** start THE INPUT **

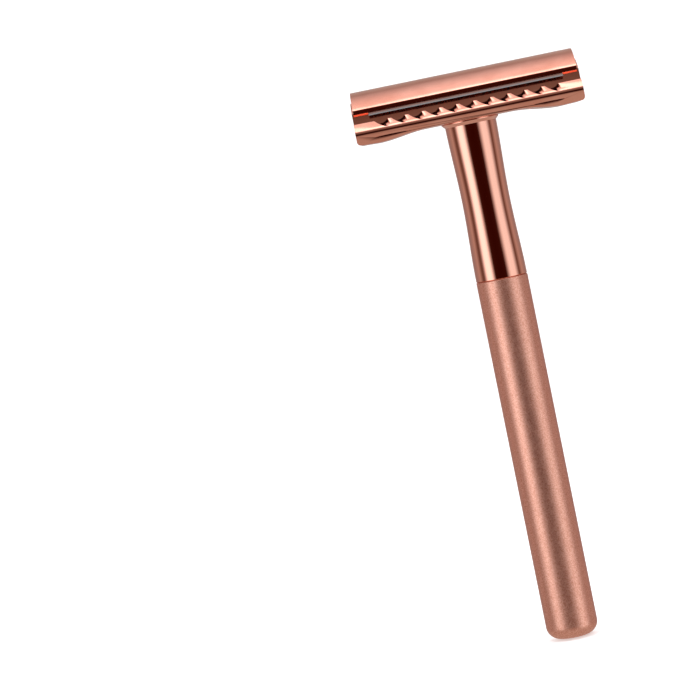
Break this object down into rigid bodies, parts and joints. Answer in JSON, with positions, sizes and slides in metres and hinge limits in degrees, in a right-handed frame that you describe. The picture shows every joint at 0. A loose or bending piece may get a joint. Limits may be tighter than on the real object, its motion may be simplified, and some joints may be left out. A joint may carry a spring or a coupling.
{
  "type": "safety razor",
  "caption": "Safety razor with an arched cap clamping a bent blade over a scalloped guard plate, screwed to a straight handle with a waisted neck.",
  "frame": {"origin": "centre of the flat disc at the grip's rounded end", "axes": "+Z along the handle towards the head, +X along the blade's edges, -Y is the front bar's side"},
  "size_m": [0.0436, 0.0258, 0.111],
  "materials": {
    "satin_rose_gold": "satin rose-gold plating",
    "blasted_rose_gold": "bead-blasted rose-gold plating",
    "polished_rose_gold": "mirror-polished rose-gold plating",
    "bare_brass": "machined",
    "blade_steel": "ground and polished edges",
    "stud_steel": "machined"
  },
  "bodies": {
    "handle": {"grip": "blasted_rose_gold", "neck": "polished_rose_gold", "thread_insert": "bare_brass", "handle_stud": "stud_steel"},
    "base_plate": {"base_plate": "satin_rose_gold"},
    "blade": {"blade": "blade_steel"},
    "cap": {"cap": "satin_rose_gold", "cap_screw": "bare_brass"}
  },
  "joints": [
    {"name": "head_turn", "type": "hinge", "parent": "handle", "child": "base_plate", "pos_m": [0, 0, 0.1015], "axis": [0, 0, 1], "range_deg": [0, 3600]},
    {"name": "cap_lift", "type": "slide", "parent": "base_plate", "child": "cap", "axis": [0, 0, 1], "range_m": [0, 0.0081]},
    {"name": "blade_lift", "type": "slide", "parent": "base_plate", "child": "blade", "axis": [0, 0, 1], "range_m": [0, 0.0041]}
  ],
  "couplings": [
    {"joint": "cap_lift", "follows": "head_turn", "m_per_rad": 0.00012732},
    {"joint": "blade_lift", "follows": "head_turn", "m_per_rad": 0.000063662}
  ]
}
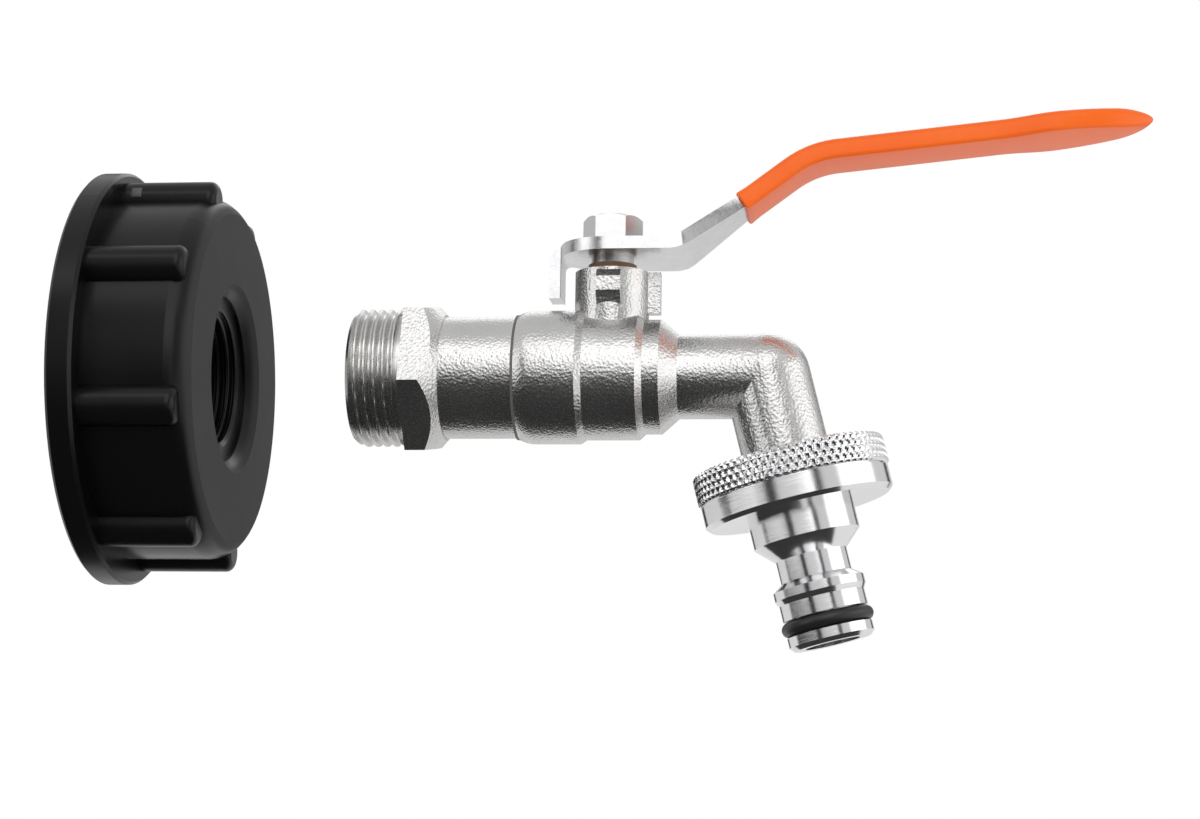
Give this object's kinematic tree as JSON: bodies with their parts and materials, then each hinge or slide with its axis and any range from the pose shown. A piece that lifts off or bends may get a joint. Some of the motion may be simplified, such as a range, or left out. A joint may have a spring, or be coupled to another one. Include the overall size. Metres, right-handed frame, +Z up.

** end THE INPUT **

### YOUR OBJECTIVE
Exactly reproduce all of the entries.

### RESULT BELOW
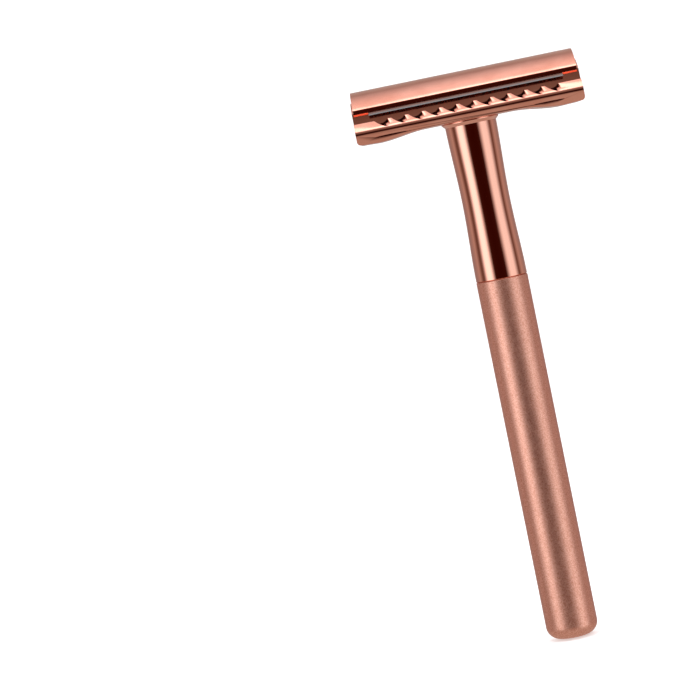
Break this object down into rigid bodies, parts and joints. Answer in JSON, with positions, sizes and slides in metres and hinge limits in degrees, in a right-handed frame that you describe. The picture shows every joint at 0. A loose or bending piece may get a joint. Limits may be tighter than on the real object, its motion may be simplified, and some joints may be left out. A joint may carry a spring or a coupling.
{
  "type": "safety razor",
  "caption": "Safety razor with an arched cap clamping a bent blade over a scalloped guard plate, screwed to a straight handle with a waisted neck.",
  "frame": {"origin": "centre of the flat disc at the grip's rounded end", "axes": "+Z along the handle towards the head, +X along the blade's edges, -Y is the front bar's side"},
  "size_m": [0.0436, 0.0258, 0.111],
  "materials": {
    "satin_rose_gold": "satin rose-gold plating",
    "blasted_rose_gold": "bead-blasted rose-gold plating",
    "polished_rose_gold": "mirror-polished rose-gold plating",
    "bare_brass": "machined",
    "blade_steel": "ground and polished edges",
    "stud_steel": "machined"
  },
  "bodies": {
    "handle": {"grip": "blasted_rose_gold", "neck": "polished_rose_gold", "thread_insert": "bare_brass", "handle_stud": "stud_steel"},
    "base_plate": {"base_plate": "satin_rose_gold"},
    "blade": {"blade": "blade_steel"},
    "cap": {"cap": "satin_rose_gold", "cap_screw": "bare_brass"}
  },
  "joints": [
    {"name": "head_turn", "type": "hinge", "parent": "handle", "child": "base_plate", "pos_m": [0, 0, 0.1015], "axis": [0, 0, 1], "range_deg": [0, 3600]},
    {"name": "cap_lift", "type": "slide", "parent": "base_plate", "child": "cap", "axis": [0, 0, 1], "range_m": [0, 0.0081]},
    {"name": "blade_lift", "type": "slide", "parent": "base_plate", "child": "blade", "axis": [0, 0, 1], "range_m": [0, 0.0041]}
  ],
  "couplings": [
    {"joint": "cap_lift", "follows": "head_turn", "m_per_rad": 0.00012732},
    {"joint": "blade_lift", "follows": "head_turn", "m_per_rad": 0.000063662}
  ]
}
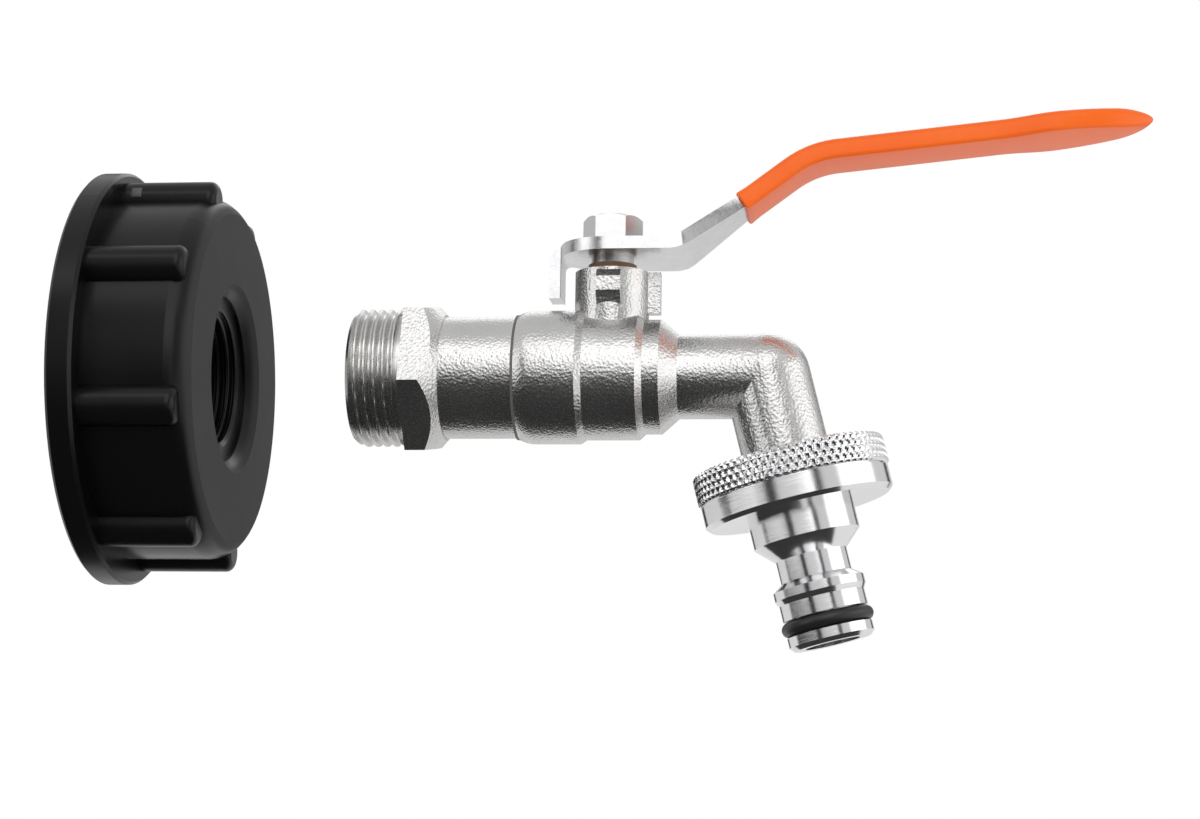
Give this object's kinematic tree as JSON: bodies with their parts and materials, then each hinge or slide with its axis and any range from the pose shown. A piece that lifts off or bends may get a joint. Some of the motion may be simplified, such as a range, or left out. A joint may have a spring, or be coupled to another one. Include the overall size. Metres, right-handed frame, +Z up.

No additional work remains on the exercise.